The request
Find all lines in the listing that include the word "None", then copy them.

Given data
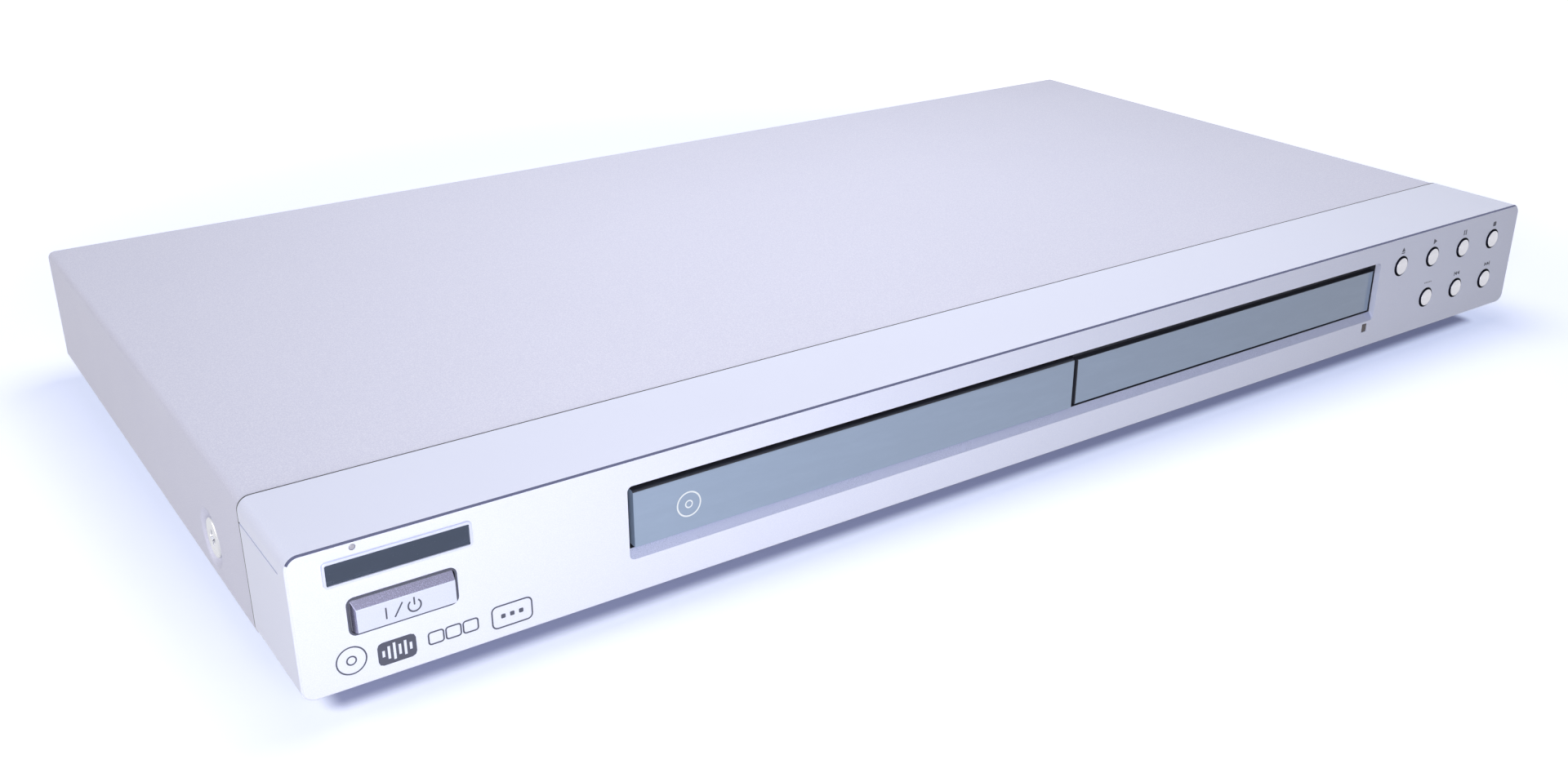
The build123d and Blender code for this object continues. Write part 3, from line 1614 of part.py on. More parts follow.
def heat_sink():
    """A finned aluminium strip."""
    x = power_board_left + heat_sink_inset
    front = power_board_front + heat_sink_inset
    tall = (board_top, board_top + heat_sink_height)
    sink = block(x, x + heat_sink_base, front, front + heat_sink_length, *tall)
    pitch = (heat_sink_length - heat_sink_fin) / (heat_sink_fins - 1)
    for n in range(heat_sink_fins):
        fin = front + n * pitch
        sink += block(x, x + heat_sink_base + heat_sink_reach, fin, fin + heat_sink_fin, *tall)
    return sink


def jack_blocks():
    """The moulded bodies of the phono sockets, with a ring and a bored core for each."""
    back = rear_panel_y - sheet
    depth = (back - jack_block_depth, back)
    grid_top = jack_upper_z + jack_margin
    single_top = jack_lower_z + jack_margin
    single_x = (digital_jack_x - jack_margin, digital_jack_x + jack_margin)
    grid = block(jack_left_x - jack_margin, jack_right_x + jack_margin, *depth, board_top, grid_top)
    single = block(*single_x, *depth, board_top, single_top)
    core = jack_radius - jack_wall
    end = case_depth + jack_reach
    for x, z in socket_places():
        body = backward_rod(x, z, jack_ring_radius, back - 0.1, rear_panel_y + jack_ring_reach)
        body += backward_rod(x, z, core, back - 0.1, end - 0.4)
        body -= backward_rod(x, z, jack_bore_radius, end - jack_bore_depth, end + 1)
        if x == digital_jack_x:
            single += body
        else:
            grid += body
    return [grid, single]


def jack_barrels():
    """The metal barrel of each phono socket."""
    barrels = []
    for x, z in socket_places():
        ring = Pos(x, z) * (Circle(jack_radius) - Circle(jack_radius - jack_wall))
        barrels.append(backwards(ring, rear_panel_y + jack_ring_reach, case_depth + jack_reach))
    return barrels


def s_video_socket():
    """A round socket with a blind bore and the plug's key in it."""
    back = rear_panel_y - sheet
    end = rear_panel_y + s_video_reach
    wide = (s_video_x - jack_margin, s_video_x + jack_margin)
    body = block(*wide, back - jack_block_depth, back, board_top, jack_upper_z + jack_margin)
    body += backward_rod(s_video_x, jack_upper_z, s_video_radius, back - 0.1, end)
    body -= backward_rod(s_video_x, jack_upper_z, s_video_bore_radius, end - s_video_bore_depth, end + 1)
    key = Pos(s_video_x, jack_upper_z - 2.1) * Rectangle(2.6, 1.0)
    return body + backwards(key, end - s_video_bore_depth - 0.1, end - 0.8)


def mains_inlet():
    """The figure-of-eight inlet: a flanged body with a socket of two joined round bores."""
    back = rear_panel_y - sheet
    place = Pos(mains_x, mains_z)
    neck = RectangleRounded(mains_width - 2 * mains_lip, mains_tall - 2 * mains_lip, 1.0)
    body = backwards(place * neck, back - 0.1, rear_panel_y)
    flange = RectangleRounded(mains_width, mains_tall, 2.0)
    body += backwards(place * flange, rear_panel_y, mains_face)
    wide = (mains_x - mains_width / 2, mains_x + mains_width / 2)
    body += block(*wide, back - mains_body_depth, back, board_top, mains_z + mains_tall / 2)
    half = mains_pin_spacing / 2
    mouth = Rectangle(mains_pin_spacing, 2 * mains_socket_radius - 1.6)
    for side in (-1, 1):
        mouth += Pos(side * half, 0) * Circle(mains_socket_radius)
    floor = mains_face - mains_socket_depth
    body -= backwards(place * mouth, floor, mains_face + 1)
    for side in (-1, 1):
        body -= backward_rod(
            mains_x + side * half, mains_z, mains_pin_radius, floor - mains_pin_root, mains_face,
        )
    return body


def mains_pins():
    """The two round pins of the mains inlet."""
    root = mains_face - mains_socket_depth - mains_pin_root
    pins = []
    for side in (-1, 1):
        x = mains_x + side * mains_pin_spacing / 2
        pin = backward_rod(x, mains_z, mains_pin_radius, root, mains_face - mains_pin_short)
        pins.append(chamfer(pin.edges().group_by(Axis.Y)[-1], 0.4))
    return pins


def save_all():
    """Build every sub-part and write it."""
    os.makedirs("parts", exist_ok=True)
    save("front_panel", front_panel())
    save("tray_door", tray_door())
    save("display_window", display_window())
    save("nameplate", nameplate())
    save("standby_light", standby_light())
    save("remote_eye", remote_eye())
    names = ("open_close", "play", "pause", "stop", "mode", "previous", "next")
    for name, (x, z) in zip(names, button_places()):
        save(f"{name}_button", round_button(x, z))
    save("power_button", power_button())
    save("front_board", front_board())
    save("display_module", display_module())
    save("tact_switches", *tact_switches())
    save("remote_receiver", remote_receiver())
    save("switch_board", switch_board())
    save("power_switch", power_switch())
    save("front_ribbon", front_ribbon())
    save("top_cover", top_cover())
    save("cover_side_screws", *side_screws())
    save("cover_rear_screws", *cover_rear_screws())
    save("base_pan", base_pan())
    save("rear_panel", rear_panel())
    save("rear_panel_screws", *panel_screws())
    save("feet", *feet())
    save("foot_screws", *foot_screws())
    save("loader_frame", loader_frame())
    save("loader_screws", *loader_screws())
    save("disc_tray", disc_tray())
    save("tray_drive_gear", tray_drive_gear())
    save("pulley_gear", pulley_gear())
    save("motor_pulley", motor_pulley())
    save("drive_belt", drive_belt())
    save("loading_motor", loading_motor())
    save("slide_cam", slide_cam())
    save("traverse_base", traverse_base())
    save("traverse_dampers", *traverse_dampers())
    save("spindle_motor", spindle_motor())
    save("turntable", turntable())
    save("guide_rods", *guide_rods())
    save("pickup_sled", pickup_sled())
    save("objective_lens", objective_lens())
    save("sled_motor", sled_motor())
    save("lead_screw", lead_screw())
    save("clamper_bridge", clamper_bridge())
    save("clamper", clamper())
    save("main_board", main_board())
    save("main_board_chips", *main_board_chips())
    save("power_board", power_board())
    save("transformer", transformer())
    save("power_capacitors", *power_capacitors())
    save("heat_sink", heat_sink())
    save("jack_blocks", *jack_blocks())
    save("jack_barrels", *jack_barrels())
    save("s_video_socket", s_video_socket())
    save("mains_inlet", mains_inlet())
    save("mains_pins", *mains_pins())


save_all()
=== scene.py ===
"""A slim disc player with a motor-driven tray: the pieces that show and the finish of each."""
import json
import math

import bmesh
import bpy
from bpy.props import FloatProperty, FloatVectorProperty, PointerProperty
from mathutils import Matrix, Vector


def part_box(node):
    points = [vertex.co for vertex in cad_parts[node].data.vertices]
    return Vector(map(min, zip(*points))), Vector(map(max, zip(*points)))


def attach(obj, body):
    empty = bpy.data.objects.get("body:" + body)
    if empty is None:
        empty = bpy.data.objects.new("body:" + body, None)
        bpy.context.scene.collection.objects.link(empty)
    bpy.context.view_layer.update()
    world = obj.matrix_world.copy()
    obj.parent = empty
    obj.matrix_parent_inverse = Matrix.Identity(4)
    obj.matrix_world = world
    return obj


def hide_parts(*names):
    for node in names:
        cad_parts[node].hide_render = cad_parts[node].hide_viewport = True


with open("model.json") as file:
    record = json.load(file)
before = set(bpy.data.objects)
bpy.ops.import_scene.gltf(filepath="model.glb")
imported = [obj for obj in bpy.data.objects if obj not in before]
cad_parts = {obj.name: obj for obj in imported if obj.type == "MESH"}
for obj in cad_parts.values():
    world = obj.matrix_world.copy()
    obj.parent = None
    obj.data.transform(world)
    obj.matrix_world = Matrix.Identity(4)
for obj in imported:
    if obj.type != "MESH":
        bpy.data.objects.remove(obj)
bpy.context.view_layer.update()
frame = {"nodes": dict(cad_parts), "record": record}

bl_info = {
    "name": "Disc player with tray",
    "version": (1, 0, 0),
    "blender": (4, 5, 0),
    "location": "View3D > Sidebar > Disc player",
    "description": "Models the visible pieces of a slim disc player and gives every piece its finish",
    "category": "Object",
}

MM = 0.001
MICRON = 0.000001
PANEL_LOW, PANEL_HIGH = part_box("front_panel")
COVER_LOW, COVER_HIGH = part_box("top_cover")
FACE = PANEL_LOW[1]
REAR = COVER_HIGH[1]
WHITE, BLACK = (1.0, 1.0, 1.0, 1.0), (0.0, 0.0, 0.0, 1.0)
ROUND_BUTTONS = ("open_close", "play", "pause", "stop", "mode", "previous", "next")

# Sizes that several pieces share
OVERCUT = 1 * MM  # how far a cutter reaches past what it cuts
FLANGE_GAP = 0.3 * MM  # between the panel's wall and a button's flange
FLANGE_THICK = 0.8 * MM
MOUTH_RIM = 0.4 * MM  # the countersink round a button's hole
POWER_RIM = 1.4 * MM  # how far the power button's flange stands out round its cap
POWER_CORNER = 1.3 * MM  # corners of the hole round the power button
EYE_RIM = (1 * MM, 0.6 * MM)  # how far the eye's flange stands out, across and up
LINE = 0.35 * MM  # a thin printed line


# --- Sizes and colours that a user would change ---
def length(name, description, default):
    """A length, with its default in millimetres."""
    return FloatProperty(
        name=name, description=description, default=default * MM, unit="LENGTH", precision=5,
    )


def colour(name, description, default):
    return FloatVectorProperty(
        name=name, description=description, default=default, size=3, min=0.0, max=1.0, subtype="COLOR",
    )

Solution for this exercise
    if empty is None:
        empty = bpy.data.objects.new("body:" + body, None)
    obj.parent = None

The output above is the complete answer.